At this juncture, the Indians, instead of making any effort to assist the others, sat down and shed tears, though it is considered a mortal disgrace among Indians to weep except when intoxicated.

On the 22d of July, after encountering countless trials and the dangers of savage foes, no less than the obstacles of nature, Mackenzie reached an arm of the sea in latitude 520 20' 48", where on a rocky cliff he inscribed this brief legend in vermilion: “Alexander Mackenzie from Canada by land, the 22d of July, one thousand seven hundred and ninety-three.”

The next day, when alone, he was nearly murdered by a band of Indians, but escaped by his agility and by a fortunate momentary hesitation on the part of the savages.

Mackenzie’s return journey was over the same route that he had first taken, and required but four weeks to traverse the mountains.

In reading a detailed account of this voyage, one is impressed with the many perils encountered, no less than the ofttimes remarkable and fortunate escapes from them.
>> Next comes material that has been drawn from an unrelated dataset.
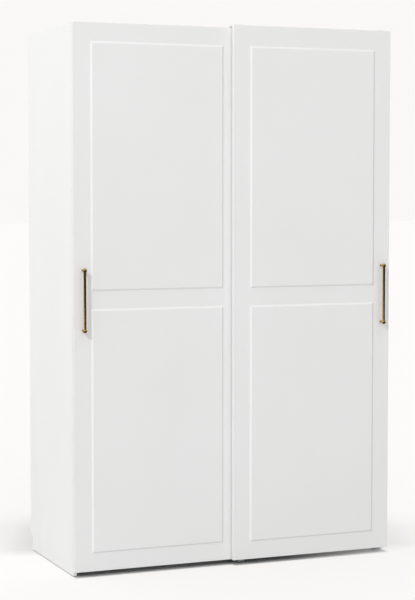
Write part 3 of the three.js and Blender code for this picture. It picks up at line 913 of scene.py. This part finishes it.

It is so with the journals of nearly all great travellers. They recount an endless succession of dangers and adventures by sea and land, from which, though often in the very jaws of death by reason of the operations of nature and the elements, the traveller ever eventually escapes, apparently in defiance of the laws of chance and probability. But we must bear in mind the great host of travellers who have never returned, and whose unfinished journals are lost forever to mankind.
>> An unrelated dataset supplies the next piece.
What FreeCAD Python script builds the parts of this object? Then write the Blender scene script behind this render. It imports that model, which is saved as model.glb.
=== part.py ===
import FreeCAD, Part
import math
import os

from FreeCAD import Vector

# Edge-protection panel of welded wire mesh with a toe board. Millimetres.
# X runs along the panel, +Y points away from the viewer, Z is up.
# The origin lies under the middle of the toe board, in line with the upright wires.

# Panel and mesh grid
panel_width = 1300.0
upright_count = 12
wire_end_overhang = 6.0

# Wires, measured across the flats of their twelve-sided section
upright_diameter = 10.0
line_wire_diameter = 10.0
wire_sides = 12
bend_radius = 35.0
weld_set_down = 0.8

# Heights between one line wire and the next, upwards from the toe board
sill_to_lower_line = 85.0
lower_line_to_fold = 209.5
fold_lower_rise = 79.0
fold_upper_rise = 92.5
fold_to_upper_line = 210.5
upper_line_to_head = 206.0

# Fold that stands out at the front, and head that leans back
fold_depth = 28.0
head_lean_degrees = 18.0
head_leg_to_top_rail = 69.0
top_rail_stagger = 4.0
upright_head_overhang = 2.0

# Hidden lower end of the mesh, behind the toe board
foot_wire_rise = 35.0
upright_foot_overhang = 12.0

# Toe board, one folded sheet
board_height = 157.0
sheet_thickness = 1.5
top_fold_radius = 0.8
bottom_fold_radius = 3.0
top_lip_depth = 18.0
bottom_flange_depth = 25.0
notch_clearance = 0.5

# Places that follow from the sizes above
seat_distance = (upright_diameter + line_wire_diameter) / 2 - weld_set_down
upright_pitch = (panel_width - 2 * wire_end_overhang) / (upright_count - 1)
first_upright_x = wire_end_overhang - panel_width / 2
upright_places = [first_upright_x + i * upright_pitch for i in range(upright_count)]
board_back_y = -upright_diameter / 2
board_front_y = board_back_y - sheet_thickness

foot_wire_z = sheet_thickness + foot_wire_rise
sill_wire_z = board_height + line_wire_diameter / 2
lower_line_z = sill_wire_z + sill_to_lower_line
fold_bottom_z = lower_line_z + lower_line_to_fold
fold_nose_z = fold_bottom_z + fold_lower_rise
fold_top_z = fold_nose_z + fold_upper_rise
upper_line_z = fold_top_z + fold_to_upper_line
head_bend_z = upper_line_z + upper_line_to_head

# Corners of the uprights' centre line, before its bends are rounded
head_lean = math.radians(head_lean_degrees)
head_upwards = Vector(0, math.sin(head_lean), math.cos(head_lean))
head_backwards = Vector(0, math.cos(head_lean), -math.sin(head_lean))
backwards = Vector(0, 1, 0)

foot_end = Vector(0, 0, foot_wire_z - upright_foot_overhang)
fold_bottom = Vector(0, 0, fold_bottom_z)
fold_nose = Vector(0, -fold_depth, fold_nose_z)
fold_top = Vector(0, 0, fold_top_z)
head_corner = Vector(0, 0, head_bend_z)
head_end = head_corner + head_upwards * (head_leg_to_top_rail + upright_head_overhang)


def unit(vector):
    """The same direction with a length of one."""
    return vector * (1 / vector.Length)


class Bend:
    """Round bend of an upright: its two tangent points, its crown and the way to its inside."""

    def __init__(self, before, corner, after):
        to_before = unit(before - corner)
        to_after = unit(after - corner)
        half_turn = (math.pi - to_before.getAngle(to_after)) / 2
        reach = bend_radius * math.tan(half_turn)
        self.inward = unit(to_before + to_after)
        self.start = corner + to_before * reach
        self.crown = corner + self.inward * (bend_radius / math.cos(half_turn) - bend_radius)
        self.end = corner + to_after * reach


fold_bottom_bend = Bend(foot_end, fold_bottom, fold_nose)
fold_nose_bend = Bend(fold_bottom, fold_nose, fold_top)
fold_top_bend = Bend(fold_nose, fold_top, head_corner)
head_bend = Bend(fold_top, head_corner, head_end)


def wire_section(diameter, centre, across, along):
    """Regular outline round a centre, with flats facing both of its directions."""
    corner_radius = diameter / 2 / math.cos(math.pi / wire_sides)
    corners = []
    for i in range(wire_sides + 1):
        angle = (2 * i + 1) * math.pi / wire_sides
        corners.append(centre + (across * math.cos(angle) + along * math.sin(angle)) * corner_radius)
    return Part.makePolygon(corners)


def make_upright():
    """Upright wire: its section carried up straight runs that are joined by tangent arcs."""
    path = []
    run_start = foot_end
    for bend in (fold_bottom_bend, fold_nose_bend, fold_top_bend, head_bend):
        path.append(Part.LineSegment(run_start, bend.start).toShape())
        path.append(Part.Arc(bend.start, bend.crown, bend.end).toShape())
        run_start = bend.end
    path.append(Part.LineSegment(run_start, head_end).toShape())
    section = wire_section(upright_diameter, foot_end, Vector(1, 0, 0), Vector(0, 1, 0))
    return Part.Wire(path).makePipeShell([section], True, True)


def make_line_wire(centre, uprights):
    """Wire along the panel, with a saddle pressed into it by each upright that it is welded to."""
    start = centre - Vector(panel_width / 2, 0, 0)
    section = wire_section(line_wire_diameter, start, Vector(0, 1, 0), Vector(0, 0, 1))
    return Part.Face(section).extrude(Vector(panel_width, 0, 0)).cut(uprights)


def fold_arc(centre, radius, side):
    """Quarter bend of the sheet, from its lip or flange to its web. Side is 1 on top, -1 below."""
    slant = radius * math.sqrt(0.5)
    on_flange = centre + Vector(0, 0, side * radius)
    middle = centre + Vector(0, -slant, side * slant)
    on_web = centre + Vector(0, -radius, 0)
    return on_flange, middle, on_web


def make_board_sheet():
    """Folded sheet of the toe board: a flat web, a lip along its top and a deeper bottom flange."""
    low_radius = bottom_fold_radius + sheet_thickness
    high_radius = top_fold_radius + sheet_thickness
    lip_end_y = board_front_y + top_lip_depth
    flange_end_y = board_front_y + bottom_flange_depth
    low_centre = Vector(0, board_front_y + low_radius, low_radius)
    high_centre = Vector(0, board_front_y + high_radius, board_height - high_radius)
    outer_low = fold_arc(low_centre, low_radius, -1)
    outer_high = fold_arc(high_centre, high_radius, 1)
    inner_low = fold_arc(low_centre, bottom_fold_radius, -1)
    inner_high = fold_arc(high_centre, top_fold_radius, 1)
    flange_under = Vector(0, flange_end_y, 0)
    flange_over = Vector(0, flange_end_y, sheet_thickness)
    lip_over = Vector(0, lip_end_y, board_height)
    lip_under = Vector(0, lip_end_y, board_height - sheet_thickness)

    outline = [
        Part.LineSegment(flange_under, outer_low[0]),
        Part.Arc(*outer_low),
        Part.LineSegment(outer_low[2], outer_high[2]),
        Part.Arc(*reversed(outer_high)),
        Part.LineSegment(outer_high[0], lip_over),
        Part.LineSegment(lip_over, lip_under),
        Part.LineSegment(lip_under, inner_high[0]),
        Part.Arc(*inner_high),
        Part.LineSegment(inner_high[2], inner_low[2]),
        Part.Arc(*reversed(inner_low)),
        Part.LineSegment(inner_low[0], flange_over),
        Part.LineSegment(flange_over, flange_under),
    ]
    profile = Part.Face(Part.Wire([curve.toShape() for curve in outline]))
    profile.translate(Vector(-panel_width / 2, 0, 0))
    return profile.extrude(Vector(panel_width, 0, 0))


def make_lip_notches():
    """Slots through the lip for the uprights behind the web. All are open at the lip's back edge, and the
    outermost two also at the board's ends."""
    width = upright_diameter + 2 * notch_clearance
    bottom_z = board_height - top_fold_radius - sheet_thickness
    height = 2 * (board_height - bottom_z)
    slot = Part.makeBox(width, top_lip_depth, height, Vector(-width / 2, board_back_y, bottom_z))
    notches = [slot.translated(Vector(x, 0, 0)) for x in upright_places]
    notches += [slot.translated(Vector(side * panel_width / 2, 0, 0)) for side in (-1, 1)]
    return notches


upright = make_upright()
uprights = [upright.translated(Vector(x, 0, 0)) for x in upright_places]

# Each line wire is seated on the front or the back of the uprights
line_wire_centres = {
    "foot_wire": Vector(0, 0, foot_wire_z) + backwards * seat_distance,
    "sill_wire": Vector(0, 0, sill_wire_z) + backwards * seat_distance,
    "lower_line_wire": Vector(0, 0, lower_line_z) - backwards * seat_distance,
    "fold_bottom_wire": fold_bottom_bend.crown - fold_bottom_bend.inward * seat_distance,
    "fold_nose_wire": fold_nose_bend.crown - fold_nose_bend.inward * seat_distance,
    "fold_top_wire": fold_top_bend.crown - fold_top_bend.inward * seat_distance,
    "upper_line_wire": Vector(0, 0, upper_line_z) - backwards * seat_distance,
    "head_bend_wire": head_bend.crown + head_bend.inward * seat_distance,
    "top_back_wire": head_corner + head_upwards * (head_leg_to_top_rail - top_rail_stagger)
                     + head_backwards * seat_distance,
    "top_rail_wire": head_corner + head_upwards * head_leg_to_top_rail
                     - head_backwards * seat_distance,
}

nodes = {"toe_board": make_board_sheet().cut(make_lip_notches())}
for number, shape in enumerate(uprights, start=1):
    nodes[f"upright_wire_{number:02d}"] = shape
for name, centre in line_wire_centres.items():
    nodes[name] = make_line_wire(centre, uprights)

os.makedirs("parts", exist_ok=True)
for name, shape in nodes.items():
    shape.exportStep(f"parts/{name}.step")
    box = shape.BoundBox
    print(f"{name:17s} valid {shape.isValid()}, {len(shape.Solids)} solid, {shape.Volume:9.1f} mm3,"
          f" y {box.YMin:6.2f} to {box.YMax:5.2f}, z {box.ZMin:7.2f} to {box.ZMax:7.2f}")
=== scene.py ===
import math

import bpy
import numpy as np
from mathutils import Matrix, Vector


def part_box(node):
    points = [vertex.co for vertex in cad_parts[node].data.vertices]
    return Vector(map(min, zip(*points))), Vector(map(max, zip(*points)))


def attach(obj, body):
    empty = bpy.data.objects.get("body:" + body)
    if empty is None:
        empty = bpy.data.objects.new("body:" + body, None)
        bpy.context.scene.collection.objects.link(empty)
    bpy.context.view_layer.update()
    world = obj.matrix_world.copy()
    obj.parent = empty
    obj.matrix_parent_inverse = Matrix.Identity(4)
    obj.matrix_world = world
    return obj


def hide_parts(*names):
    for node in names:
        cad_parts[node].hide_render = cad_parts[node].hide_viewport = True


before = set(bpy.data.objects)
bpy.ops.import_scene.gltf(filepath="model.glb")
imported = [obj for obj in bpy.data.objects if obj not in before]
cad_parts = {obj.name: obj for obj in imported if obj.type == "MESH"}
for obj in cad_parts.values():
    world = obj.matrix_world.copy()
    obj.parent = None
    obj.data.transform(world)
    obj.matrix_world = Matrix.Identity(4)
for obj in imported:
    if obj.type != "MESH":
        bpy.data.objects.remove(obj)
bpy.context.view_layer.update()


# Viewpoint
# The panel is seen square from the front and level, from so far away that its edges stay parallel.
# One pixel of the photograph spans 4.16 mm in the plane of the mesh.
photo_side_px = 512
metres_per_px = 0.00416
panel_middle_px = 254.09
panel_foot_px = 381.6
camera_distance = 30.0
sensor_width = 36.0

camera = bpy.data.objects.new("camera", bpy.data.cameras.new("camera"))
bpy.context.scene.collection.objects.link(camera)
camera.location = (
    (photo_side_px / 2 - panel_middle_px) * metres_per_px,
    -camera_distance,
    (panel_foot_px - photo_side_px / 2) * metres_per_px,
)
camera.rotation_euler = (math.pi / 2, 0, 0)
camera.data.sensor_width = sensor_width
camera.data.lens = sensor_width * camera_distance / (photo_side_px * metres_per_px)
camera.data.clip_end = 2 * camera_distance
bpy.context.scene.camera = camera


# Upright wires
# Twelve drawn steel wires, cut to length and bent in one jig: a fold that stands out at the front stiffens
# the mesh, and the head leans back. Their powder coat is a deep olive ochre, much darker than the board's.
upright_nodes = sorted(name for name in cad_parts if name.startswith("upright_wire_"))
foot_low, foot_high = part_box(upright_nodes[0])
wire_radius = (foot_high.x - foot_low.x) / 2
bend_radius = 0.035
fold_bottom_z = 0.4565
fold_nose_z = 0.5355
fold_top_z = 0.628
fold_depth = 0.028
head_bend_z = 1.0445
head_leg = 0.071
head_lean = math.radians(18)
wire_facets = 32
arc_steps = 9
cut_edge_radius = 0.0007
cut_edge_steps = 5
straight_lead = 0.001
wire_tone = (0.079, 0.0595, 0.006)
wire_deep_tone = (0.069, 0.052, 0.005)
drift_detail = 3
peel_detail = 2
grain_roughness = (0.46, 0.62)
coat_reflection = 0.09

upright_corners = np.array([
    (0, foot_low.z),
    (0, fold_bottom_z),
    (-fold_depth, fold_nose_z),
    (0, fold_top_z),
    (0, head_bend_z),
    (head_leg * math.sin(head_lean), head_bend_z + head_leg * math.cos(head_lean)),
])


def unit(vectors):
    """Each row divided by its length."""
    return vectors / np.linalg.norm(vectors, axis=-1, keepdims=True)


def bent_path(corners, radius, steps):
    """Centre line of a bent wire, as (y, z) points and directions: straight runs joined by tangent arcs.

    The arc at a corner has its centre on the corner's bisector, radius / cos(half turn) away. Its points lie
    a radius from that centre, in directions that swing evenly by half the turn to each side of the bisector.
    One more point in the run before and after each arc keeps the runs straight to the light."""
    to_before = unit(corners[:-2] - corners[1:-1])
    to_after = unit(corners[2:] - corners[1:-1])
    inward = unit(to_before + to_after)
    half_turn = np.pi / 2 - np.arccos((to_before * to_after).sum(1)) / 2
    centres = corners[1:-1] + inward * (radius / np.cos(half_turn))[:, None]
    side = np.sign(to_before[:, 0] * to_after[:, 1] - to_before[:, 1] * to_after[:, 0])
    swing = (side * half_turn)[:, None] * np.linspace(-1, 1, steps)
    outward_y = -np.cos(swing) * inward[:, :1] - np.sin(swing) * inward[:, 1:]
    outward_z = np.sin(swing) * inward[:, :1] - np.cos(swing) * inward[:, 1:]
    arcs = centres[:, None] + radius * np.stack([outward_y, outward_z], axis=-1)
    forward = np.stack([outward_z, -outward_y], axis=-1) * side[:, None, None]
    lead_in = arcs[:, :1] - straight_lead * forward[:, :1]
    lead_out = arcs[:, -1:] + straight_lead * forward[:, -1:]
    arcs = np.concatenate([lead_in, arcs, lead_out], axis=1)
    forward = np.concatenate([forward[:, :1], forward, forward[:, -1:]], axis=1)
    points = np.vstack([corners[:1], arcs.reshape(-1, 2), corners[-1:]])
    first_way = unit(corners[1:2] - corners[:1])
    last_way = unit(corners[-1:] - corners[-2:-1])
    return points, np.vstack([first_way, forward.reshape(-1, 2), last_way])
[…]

The remotest corners of the earth have been mute witnesses to these tragedies. The inhospitable, rock-bound shores of lonely islands, or low-lying sands of coral reefs, where the ceaseless ocean billows thunder in everlasting surf, have beheld the expiring struggles of many a bold navigator. The colossal bergs and crushing ice of polar seas ; hurricanes and typhoons in tropic latitudes; the horrors of fire at sea; the broad wastes of continents; trackless desert sands, where, under a scorching sun, objects on the distant horizon dance in the waving air, and portray mirage pictures of lakes and streams to the thirsty traveller; deep, cool forests bewildering in the endless maze of trees; piercing winter storms, with cutting winds and driving snows; the blood-thirsty pack of famishing wolves; rivers, dangerous to navigate, with impetuous current swirling and roaring in fearful rapids,— all these have their records of death and disaster.

But of them all, man has ever been the worst destroyer. The hostile savage, the mutinous crew, or treacherous guide have proved far more cruel, revengeful, and cunningly destructive than the catastrophes of nature, whose mute, dead forces act out their laws in accordance with the great plan of the universe, unguided by motives of hate, and envy, and the wicked devices of human passions.